Always connect change management status to specific upcoming milestones.
Example: “We’re on track for communications, but training design will be at risk if end-to-end testing is extended.”
2. Surface cross-stream change impacts and dependencies the functional leads must help resolve
Bring any prioritized cross-stream dependencies, for example:
Example: “Org design decision on manager hierarchy is still pending; this is blocking: change management security role mapping, reporting design, and our stakeholder impact mapping.”
Ensure cross-stream design decisions are understood, owned, and translated into clear change actions. Use the time to:
Clarify who owns each decision
Agree on by-when dates
Capture them explicitly into the RAID log or action tracker
Pro Tip:
Be the one who connects the dots across workstreams by showing how a design or data decision affects comms, training, change impacts, and end-user experience.
3. Represent the voice of the business and end users in project risk discussions
Most status meetings are heavy on config, testing, and integrations. The change management consultant adds a different lens — what’s happening with real people in the business.
You become the proxy for impacted users in a room otherwise oriented around system build.
Leverage the meeting to bring structured “voice of the field” insight. Then, translate each insight into an actionable ask for the group.
Stakeholder Sentiment
Capacity & Readiness
Resistance & Risks
Examples of change management asks you bring to the table:
The Insight:
“From our last champion huddle, frontline HR is enthusiastic about self-service, but plant supervisors are worried about time entry accountability.”
The Insight:
“The Finance team is entering year-end close; their ability to participate in user readiness reviews and training pilots will be limited for the next 3 weeks.”
The Insight:
“There’s growing concern in Country X around loss of local autonomy due to standardized processes. This is now a change risk, not just a comms issue.”
Recommendation
Adjusting the cutover rehearsal schedule for Finance
Recommendation
Asking Sponsor X to record a targeted message for plant supervisors
Recommendation
And having Payroll co-present the rationale for standardized processes at the next regional town hall
4. Use the meeting to secure decisions and support needed to keep change management off the critical path
Change management often slips because it depends on others’ time and approvals. The status meeting is the best place to escalate and lock in what you need.
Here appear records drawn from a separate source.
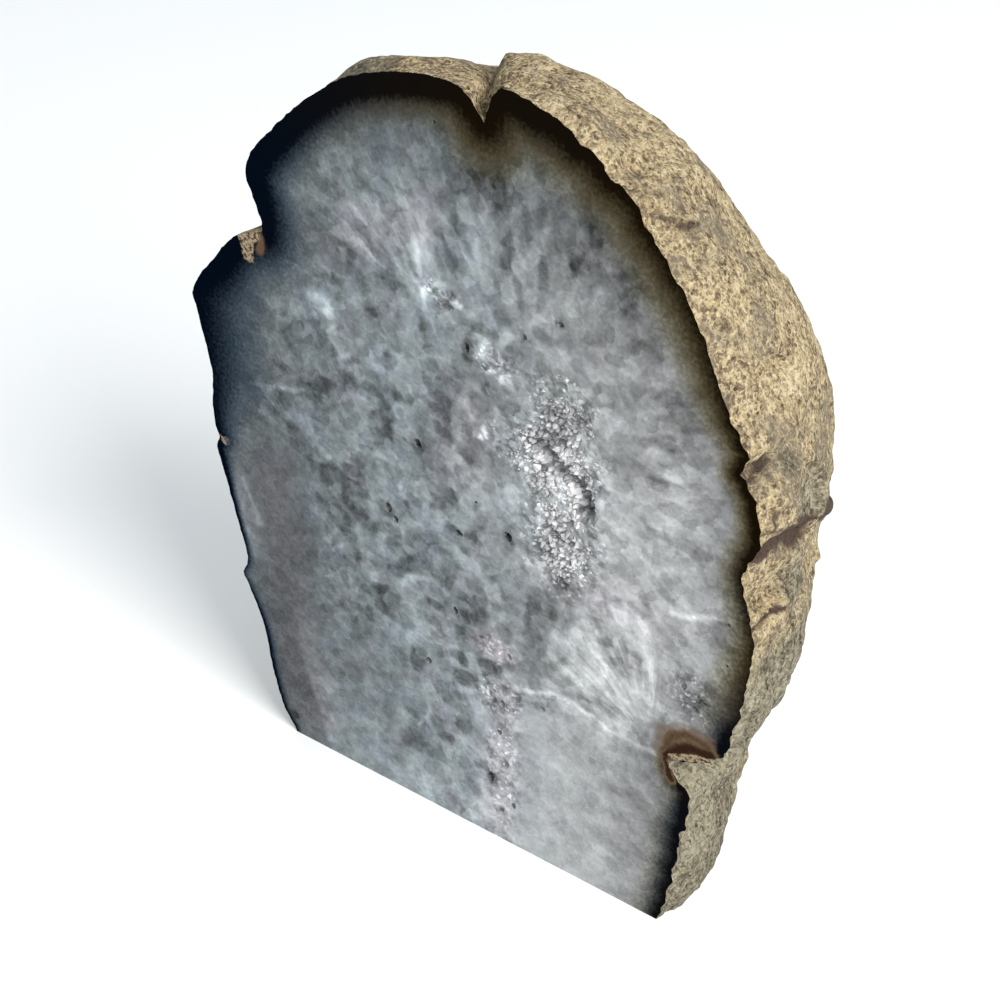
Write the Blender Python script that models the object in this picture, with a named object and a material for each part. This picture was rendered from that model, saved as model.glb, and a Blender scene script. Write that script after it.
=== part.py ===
"""Half of an agate nodule that stands on a sawn base.

One flat face is cut and polished. Behind it is the natural domed rind. A shallow hollow in the
face is lined with small quartz crystals, and small pits lie around it. The polished face looks
towards -Y and the base lies on Z = 0.
"""
import math
import random

import bmesh
import bpy
import numpy as np
from mathutils import Matrix, Vector, noise

MM = 0.001

# Main sizes in millimetres
DOME_DEPTH = 35.0
BOX_CENTRE_X = 0.33
BOX_CENTRE_Y = 17.57
HUB_Z = 34.0
APEX_SHIFT_X = 6.0
APEX_SHIFT_Z = 2.0
DOME_ROUNDNESS = 2.35
DETAIL_FADE = 10.0
BODY_SMOOTHING = 9.8
OUTLINE_SPACING = 2.6
DOME_RINGS = 20
RING_CROWDING = 1.2
CREASE_STEPS = 16

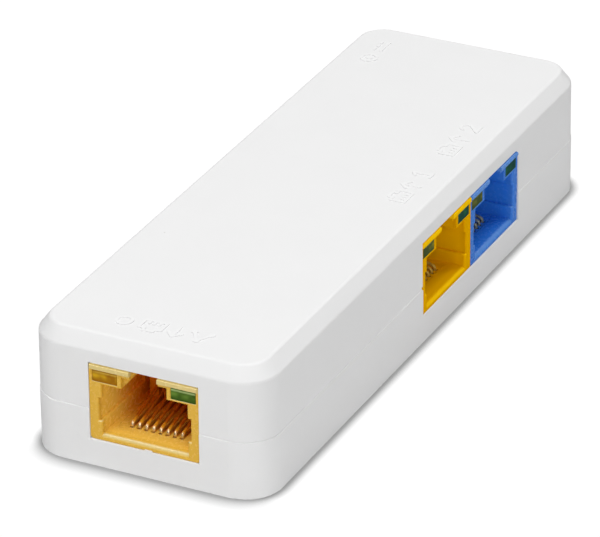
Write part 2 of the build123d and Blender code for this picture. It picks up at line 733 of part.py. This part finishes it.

By consistently using this forum to unblock change management dependencies, you demonstrate that change management is managed with the same rigor as configuration, testing, and cutover.
Be specific about what you need and the impact to change management:
“We need named SMEs from change management and Payroll to review training storyboards by Friday; without that, we can’t finalize materials for user-readiness review.”
We need agreement from Workstream Leads on the final list of high-impact changes so we can freeze the initial communication plan.“
“We’re waiting on Security to finalize role definitions before we can produce role-based training paths.”
How to make these asks effective:
Tie each ask explicitly to project risk:
“If we don’t get sign-off on the change impact list this week, we’ll be 2 weeks late on manager communications, which pushes training invites and may impact go-live readiness.”
Bring a clear proposal:
“Proposed: 30-minute working session with change management and Payroll leads on Thursday to finalize the top 10 change impacts. Looking for confirmation today.”